В “Казаках” изумляет детективная развязка, упрятанная писателем даже от самого себя: слепым надо быть, чтобы не догадаться, что казачка любит Оленина! Но тот, заодно с автором, разводит турусы на колесах, лишь бы уберечься от настолько сильного чувства, за которое придется отвечать. Не трудностей мезальянса страшатся они оба, а любви, сметающей все преграды на своем пути, — “сильной, как смерть”. Зато мiр в этой повести воспринимается и принимается целиком — от “а” до “я”. Не то в скопческой по духу “Крейцеровой сонате” — потрясающей азбуке жизнеотрицания, в общих чертах согласной с марксистской критикой буржуазной семьи и предвосхищающей скандальный теоретический труд “Пол и характер” самоубийцы Отто Вейнингера (1880 — 1903), а также, прости господи, некоторые излюбленные клише гитлеризма и самых свирепых форм современного феминизма.
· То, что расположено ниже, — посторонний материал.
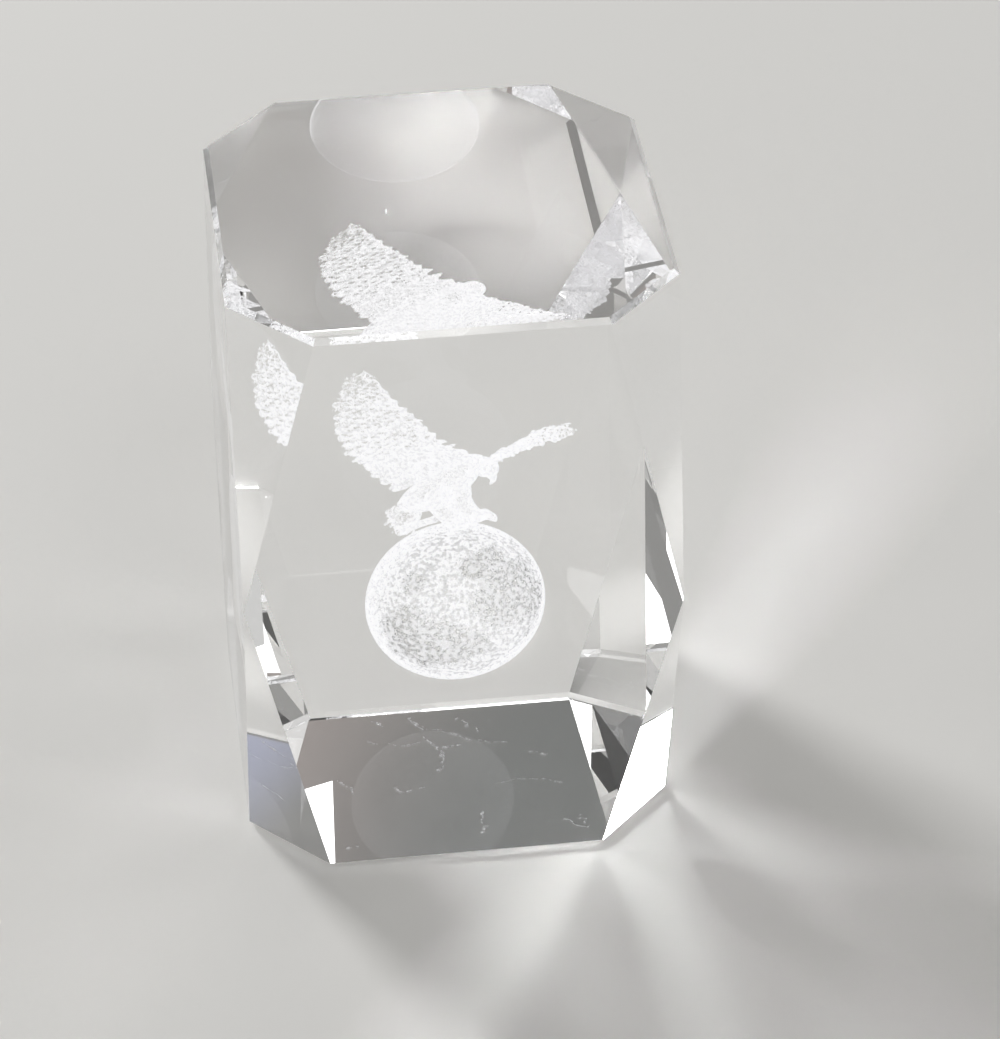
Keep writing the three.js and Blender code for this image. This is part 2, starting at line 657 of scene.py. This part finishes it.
# %% [markdown]
# ## The wings
#
# The eagle flies away from the viewer and to the right, wings raised in a V. Each wing is one curved
# sheet between a smooth front edge and a rear edge of feather tips. Curves through a few measured points
# give the two edges, and the sheet bulges upwards between them. Every flight feather ends in a rounded
# tip that stands a millimetre proud, and the longest ones part like fingers at the wing tip.
#
# What tells one feather from the next is where the laser did not fire. Short dark slots lie between
# the feathers in staggered rows, each pointing along its feather, and they fade towards the body. The
# sheet is ruffled a little, and its outer edges crumble. Sizes are in mm.

# %% Wing helper
SPAN_POINTS = 240
CHORD_POINTS = 130
RAGGED_EDGE = 0.045
RUFFLE = 0.20
SLOT_HALF_LENGTH = (0.35, 0.70)
SLOT_HALF_WIDTH = (0.16, 0.24)
SLOT_DEPTH = (0.70, 1.0)
CRUMBLE_CELL = 0.9
CRUMBLE_WIDTH = 0.5


def curve(knots, steps):
    """Smooth line of that many points through knots, which are evenly spaced along it."""
    knots = np.asarray(knots, dtype=float)
    padded = np.vstack([2 * knots[0] - knots[1], knots, 2 * knots[-1] - knots[-2]])
    t = np.linspace(0, len(knots) - 1, steps)
    i = np.minimum(t.astype(int), len(knots) - 2)
    u = (t - i)[:, None]
    a, b, c, d = padded[i], padded[i + 1], padded[i + 2], padded[i + 3]
    return 0.5 * (2 * b + (c - a) * u + (2 * a - 5 * b + 4 * c - d) * u ** 2
                  + (3 * b - a - 3 * c + d) * u ** 3)


def crumbled(points, to_edge, seed):
    """Share of the specks that stay, from none at a crumbling edge to all of them further in."""
    return smooth(0.8 * waves(points, CRUMBLE_CELL, seed) + to_edge / CRUMBLE_WIDTH, 0.15, 0.6)


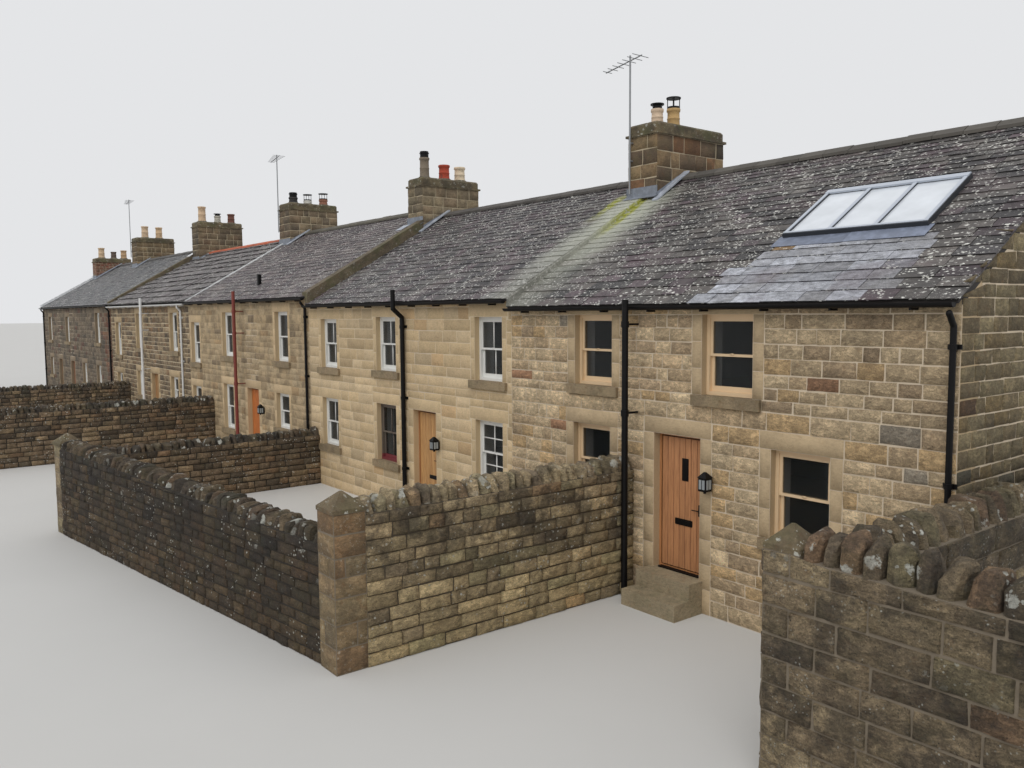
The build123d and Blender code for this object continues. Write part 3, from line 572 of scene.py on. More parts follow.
def stone_finish(f, tooling, base=None, soot=0.0, high=None, moss=0.0, iron=0.25, texture=1.0, riven=0.0,
                 lichen=0.0, blot=0.05, spread=0.0, rare=0.0):
    """Sandstone: each stone's own colour with beds, blotches of ochre, dark skin, pits and tool marks, and
    painted shade in riven clefts.
    """
    grain = f.noise(0.014, 5, 0.7)
    beds = f.noise(0.06, 5, 0.65, (1.0, 1.0, 2.4))
    mottle = (beds - 0.5) * 1.1 + (grain - 0.5) * 0.9 + (f.noise(0.25) - 0.5) * 0.5
    colour = f.shade(base or f.tint(), 1.0 + mottle * texture)
    colour = f.patches(colour, (152, 108, 62), iron, 0.54, 0.7, 0.1, 4, 0.65)
    colour = f.shade(colour, 1 - f.fade(f.noise(0.03, 4, 0.7), 0.58, 0.68) * (0.45 * texture))
    if riven:
        cleft = f.noise(0.12, 5, 0.66, (1.0, 1.0, 1.7))
        crack_shade = f.fade((cleft - 0.5).size(), 0.0, 0.035)
        # Painted shade: dark lines along the clefts of riven stone and darker low parts, following its bump
        colour = f.shade(colour, 0.5 + crack_shade * 0.32 + f.fade(cleft, 0.34, 0.6) * 0.38)
    if soot:
        skin = f.fade(f.noise(0.4, 5, 0.7), 0.42, 0.6) * soot
        if high:
            skin = skin * (0.25 + f.fade(f.axis("Z") + f.noise(0.8) * 0.8 - 0.4, *high) * 0.95)
        colour = f.mix(skin, colour, (46, 42, 39))
    if moss:
        colour = f.patches(colour, (88, 90, 56), moss, 0.46, 0.64, 0.3, 4, 0.6)
    if lichen:
        colour = lichen_spots(f, colour, lichen, blot, 0.55 + rare, spread)
    normal = f.bump(f.fade(f.noise(0.03, 5, 0.7), 0.3, 0.62) * 0.7 + grain * 0.3, tooling)
    if riven:
        normal = f.bump(cleft, riven, normal)
    return f.done(colour, 0.82 + grain * 0.12, normal)


def bed_finish(f, style, front=False):
    """A wall's own solid: mortar, and on a front dressed stone in the reveals and plaster inside."""
    grit = f.noise(0.02, 4, 0.6)
    colour = style.mortar
    if front:
        facing = f.node("SeparateXYZ", {}, {0: f.node("NewGeometry", {}, {}, "Normal")}, "Y").size()
        colour = f.mix(f.fade(facing, 0.4, 0.6), style.dressed, colour)
    colour = f.shade(colour, 0.72 + grit * 0.3 + f.noise(0.5) * 0.26)
    if front:
        x = f.axis("X")
        y = f.axis("Y")
        room = y.above(0.24) * (1 - y.above(DEPTH - 0.24))
        room = room * x.above(HOUSES[-1].x0 + 0.02) * (1 - x.above(HOUSES[0].x1 - 0.02))
        colour = f.mix(room, colour, f.shade((226, 226, 222), 0.85 + f.noise(0.6) * 0.3))
    return f.done(colour, 0.9, f.bump(grit + f.noise(0.006, 2) * 0.5, 0.003))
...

Все реальные проблемы в “Крейцеровой сонате” гиперболизированы и утрированы в публицистическом ключе, и маска рассказчика, за которой прячется автор, не должна сбивать нас с толку (так ли уж взгляды одержимого половой проблематикой Позднышева контрастируют со взглядами Толстого в старости? Подобно Смердякову, Позднышев проговаривает подслушанное им у господ). Откровения, что люди мало отличимы от обезьян и свиней, кругом скверна, брак — гнусный торг, все это еще полбеды (кто так не думал?). Сущий бред начинается с горячечных утверждений, что девы, облаченные мамашами “в проституточные наряды”, чисты, совокупление “неестественно” (!), а во всем виноваты — не смейтесь — рыцари, придумавшие любовь, в результате чего женщины обращаются сначала в животных, а затем в вещь, а их дети — в орудие войны полов. Раз в жизни осилить это сочинение все же стоит. Моногамия, не основанная на любви в особенности, способствует развитию мизантропии (те же, кто смолоду был “слаб на передок” либо “ходок” по этой части, — те свое воздержание подкрепляют еще махровым ханжеством).